Even if you hold the same sort of commitment as Finnegan (and many surfers of his age and experience do) what is it about having more people surfing that destroys this ideal? Communing with nature is not a an activity that requires utter solitude. Granted, it isn’t helped by the sort of crowds you find on the Gold Coast or Trestles, but it wouldn’t necessarily be degraded by them if not for a second logic at play. Like nearly all modern culture, surfing is based around the glorification of the individual and his or her “performance” on a wave. Aside from underpinning all sorts of arbitrary performance criteria, this also means one rider per wave, and no sharing. If you surf like this–and we all surf like this–almost any crowd is too much crowd. There is plenty to appreciate about enjoying the environment with other people, but nearly all of it disappears when you enter into pitched competition with those people for limited resources.
This is why I always take issue when surfing is portrayed as an ancient Polynesian ritual. What we do today is not, in either practice or spirit, the sport of kings. Those kings were eradicated and their culture clear cut to make way for modernity. What we do is the sport of kings reimagined by beach developers and marketing hacks, men–and they are predominantly men–whose world view is so caught up in the late 20th century dream of infinitely expanding economies of scale that they can’t conceive of any activity that isn’t dictated by the same goals, and rules as the New York Stock exchange. By proxy, neither can we.

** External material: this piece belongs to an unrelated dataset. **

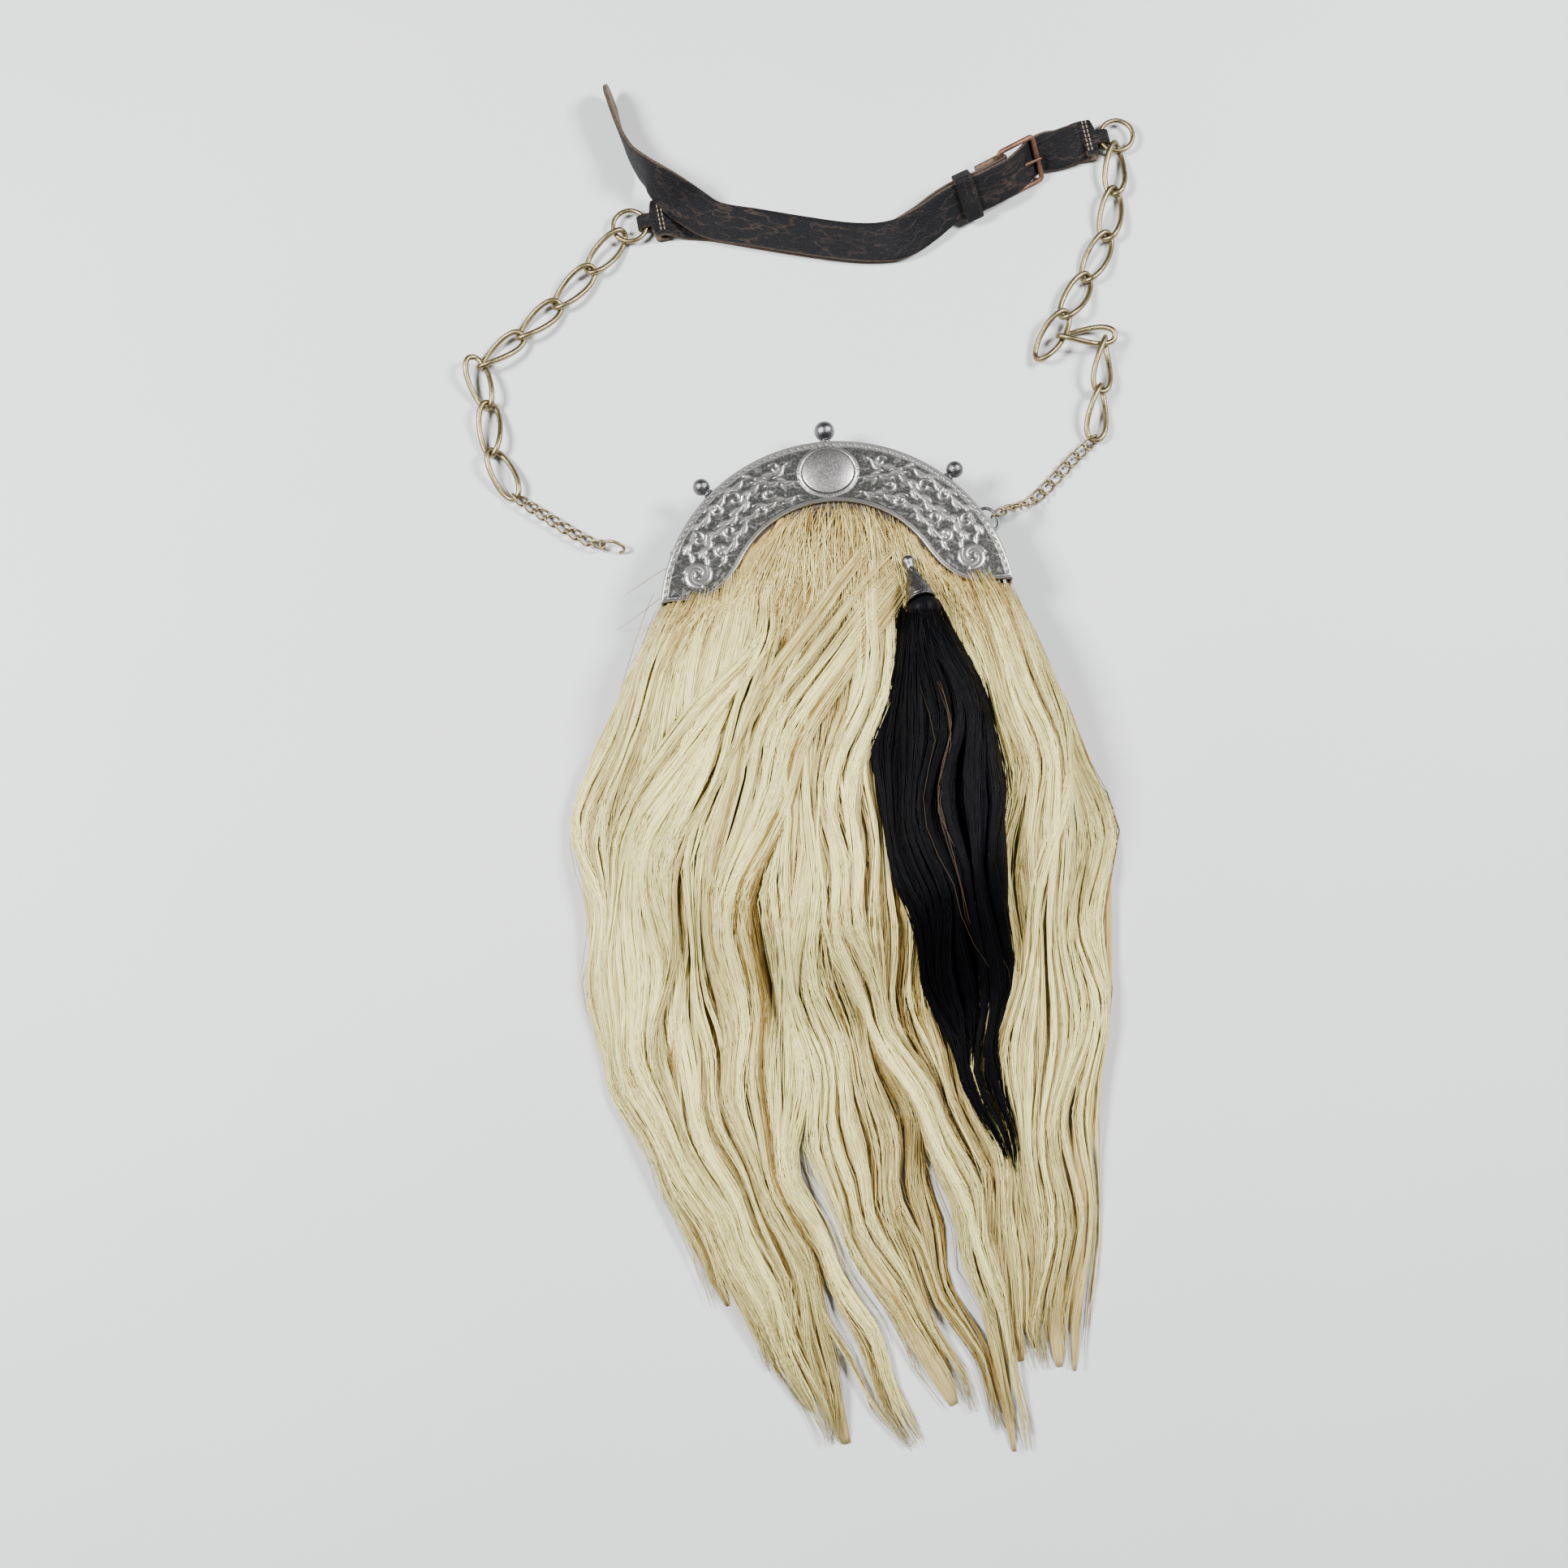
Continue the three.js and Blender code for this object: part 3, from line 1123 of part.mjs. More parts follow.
/** Stations of the long strap, from its free tip to the right ring. */
function longStrap(belt, rightRing, buckle) {
  const tail = routeStations(belt, TAIL_ROUTE, 0);
  const shared = routeStations(belt, SHARED_ROUTE, LAYER);
  const far = routeStations(belt, FAR_ROUTE, 0);
  const atRing = ringFold(rightRing, belt.forward.clone().negate());
  return [...tail, ...shared, ...throughBuckle(buckle), ...far, ...atRing];
}

/** The leather loop round both straps, half way between the shared route's end and the fold. */
function keeperGeometry(lower, buckle) {
  const foldEnd = buckle.centre.clone()
    .addScaledVector(buckle.forward, -BAR_REACH - FOLD_RETURN)
    .addScaledVector(buckle.normal, BAR_FOLD);
  const heading = foldEnd.clone().sub(lower.centre).normalize();
  const across = lower.normal.clone().cross(heading).normalize();
  const normal = heading.clone().cross(across);
  const middle = lower.centre.clone().lerp(foldEnd, 0.5).addScaledVector(normal, LAYER / 2);
  const halfX = STRAP_WIDTH / 2 + 3 * FIT_GAP;
  const halfY = LAYER / 2 + STRAP_THICKNESS / 2 + 2 * FIT_GAP;
  const rounded = (grow) => {
    const x = halfX + grow;
    const y = halfY + grow;
    const cut = grow * 0.8;
    return [
      [x, -y + cut], [x, y - cut], [x - cut, y], [-x + cut, y],
      [-x, y - cut], [-x, -y + cut], [-x + cut, -y], [x - cut, -y],
    ].map(([u, v]) => new THREE.Vector2(u, v));
  };
  const hole = [[halfX, -halfY], [halfX, halfY], [-halfX, halfY], [-halfX, -halfY]]
    .map(([u, v]) => new THREE.Vector2(u, v));
  const geometry = slab(rounded(KEEPER_WALL), -KEEPER_WIDTH / 2, KEEPER_WIDTH / 2, hole);
  const place = new THREE.Matrix4().makeBasis(across, normal, heading);
  place.setPosition(middle);
  return geometry.applyMatrix4(place);
}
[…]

Such a world view has its advantages. For one, it has allowed us to develop and maintain a society that is so affluent and comfortable we have enough free time (in which we aren’t working in fields, or sewing jeans, or digging minerals out of pits, etc) to actually go surfing regularly. Think about that: despite the fact that not one modern surfer lives in a pre-Columbian society that allows him to drop everything and go surfing whenever the waves are good, he still has enough time to indulge his hobby at least once a week. And this when he often lives between a 10 minute and one hour drive from the ocean.
This is a small miracle that is too easily taken for granted, but it’s also one facet of the larger issue: surfing is not an escape from modern life, it’s part and parcel of it. When you look at it like this, growing crowds aren’t an aberration. They are its only end game–the golden economy of scale that the very culture has been pushing towards ever since Hume Ford recognized it as a great way to market beach condos and mai tais. Simply because it is a form of leisure that is more connected to nature than say, playing video games or going to church, does not make it exempt from the wider currents that govern our lives.

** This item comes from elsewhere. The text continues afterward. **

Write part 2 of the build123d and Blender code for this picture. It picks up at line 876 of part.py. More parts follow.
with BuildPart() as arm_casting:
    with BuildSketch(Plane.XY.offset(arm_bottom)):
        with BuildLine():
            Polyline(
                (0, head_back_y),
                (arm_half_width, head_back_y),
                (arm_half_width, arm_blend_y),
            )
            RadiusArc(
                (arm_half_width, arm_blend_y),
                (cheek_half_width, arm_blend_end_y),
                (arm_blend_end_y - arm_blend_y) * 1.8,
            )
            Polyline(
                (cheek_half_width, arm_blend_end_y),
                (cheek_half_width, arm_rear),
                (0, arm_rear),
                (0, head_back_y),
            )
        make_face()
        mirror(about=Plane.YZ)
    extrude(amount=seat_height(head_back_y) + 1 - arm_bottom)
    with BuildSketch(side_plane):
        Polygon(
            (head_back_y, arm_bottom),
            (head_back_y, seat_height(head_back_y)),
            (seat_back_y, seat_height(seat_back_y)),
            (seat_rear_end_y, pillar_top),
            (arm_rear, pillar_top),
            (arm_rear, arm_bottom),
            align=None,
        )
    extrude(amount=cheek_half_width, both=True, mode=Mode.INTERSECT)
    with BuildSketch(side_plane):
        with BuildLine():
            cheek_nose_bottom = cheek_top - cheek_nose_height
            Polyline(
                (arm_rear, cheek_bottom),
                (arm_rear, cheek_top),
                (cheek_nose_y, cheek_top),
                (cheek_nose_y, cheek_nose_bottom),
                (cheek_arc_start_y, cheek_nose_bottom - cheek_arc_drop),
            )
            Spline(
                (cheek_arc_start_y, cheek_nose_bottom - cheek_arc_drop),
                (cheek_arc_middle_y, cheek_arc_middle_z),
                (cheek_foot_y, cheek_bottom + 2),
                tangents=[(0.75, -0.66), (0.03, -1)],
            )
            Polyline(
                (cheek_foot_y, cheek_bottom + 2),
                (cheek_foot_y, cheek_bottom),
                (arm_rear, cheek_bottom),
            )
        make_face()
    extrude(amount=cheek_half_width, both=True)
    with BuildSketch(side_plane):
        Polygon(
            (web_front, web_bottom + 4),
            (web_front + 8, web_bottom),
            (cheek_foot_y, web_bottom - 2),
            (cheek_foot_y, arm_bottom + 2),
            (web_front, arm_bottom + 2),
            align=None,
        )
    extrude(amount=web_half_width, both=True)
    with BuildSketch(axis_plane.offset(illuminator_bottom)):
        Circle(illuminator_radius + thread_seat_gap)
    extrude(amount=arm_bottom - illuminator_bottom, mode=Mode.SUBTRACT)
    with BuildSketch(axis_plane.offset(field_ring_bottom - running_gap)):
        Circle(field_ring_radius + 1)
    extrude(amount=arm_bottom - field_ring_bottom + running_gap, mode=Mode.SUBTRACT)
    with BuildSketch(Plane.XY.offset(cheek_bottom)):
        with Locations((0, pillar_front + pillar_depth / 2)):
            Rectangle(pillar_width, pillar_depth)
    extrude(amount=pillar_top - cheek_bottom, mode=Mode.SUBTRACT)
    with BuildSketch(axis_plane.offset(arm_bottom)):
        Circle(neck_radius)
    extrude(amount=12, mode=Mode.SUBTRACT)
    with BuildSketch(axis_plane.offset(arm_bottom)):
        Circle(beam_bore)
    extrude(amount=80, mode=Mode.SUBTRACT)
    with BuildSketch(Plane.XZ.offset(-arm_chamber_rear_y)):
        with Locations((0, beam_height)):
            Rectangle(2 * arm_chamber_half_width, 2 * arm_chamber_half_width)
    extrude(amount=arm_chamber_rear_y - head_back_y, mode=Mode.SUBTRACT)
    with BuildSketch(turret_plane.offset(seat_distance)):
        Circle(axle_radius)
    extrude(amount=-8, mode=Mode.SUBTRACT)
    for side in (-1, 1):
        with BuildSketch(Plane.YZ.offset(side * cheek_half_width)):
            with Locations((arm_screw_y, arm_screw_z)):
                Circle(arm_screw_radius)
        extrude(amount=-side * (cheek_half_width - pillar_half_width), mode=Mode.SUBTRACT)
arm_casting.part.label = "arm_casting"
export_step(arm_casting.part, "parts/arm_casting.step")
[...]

The glib answer to the original question of who is “ruining” surfing is always “Sarah Gold”– i.e. “someone else.” But only a fool or a hypocrite faults someone for buying the dream that he sold them. One of the driving fetishes of the outdoor industries is to make a living doing what you love. The problem with this is that in nearly every case making money from the environment actively degrades it. Nearly fifty years of running the surf industry like a giant Ponzi scheme that sells sexy images of sea-bound escape to frustrated 9-to-5ers in order for a select crew of bros to travel the world and surf has done exactly what it was always going to do: filled up the spots that everyone wants to surf with frustrated 9-to-5ers on cheap pop-out boards and expensive board shorts made by North Korean slaves.
So if you really want to know who has trashed this funny little activity that we all love doing, the answer is you. You who sold surfing viciously, as if it would have no consequences, you who bought it thinking you could adopt an identity like a new set of clothes, and especially you who would rather gripe about how everyone else is ruining your good time.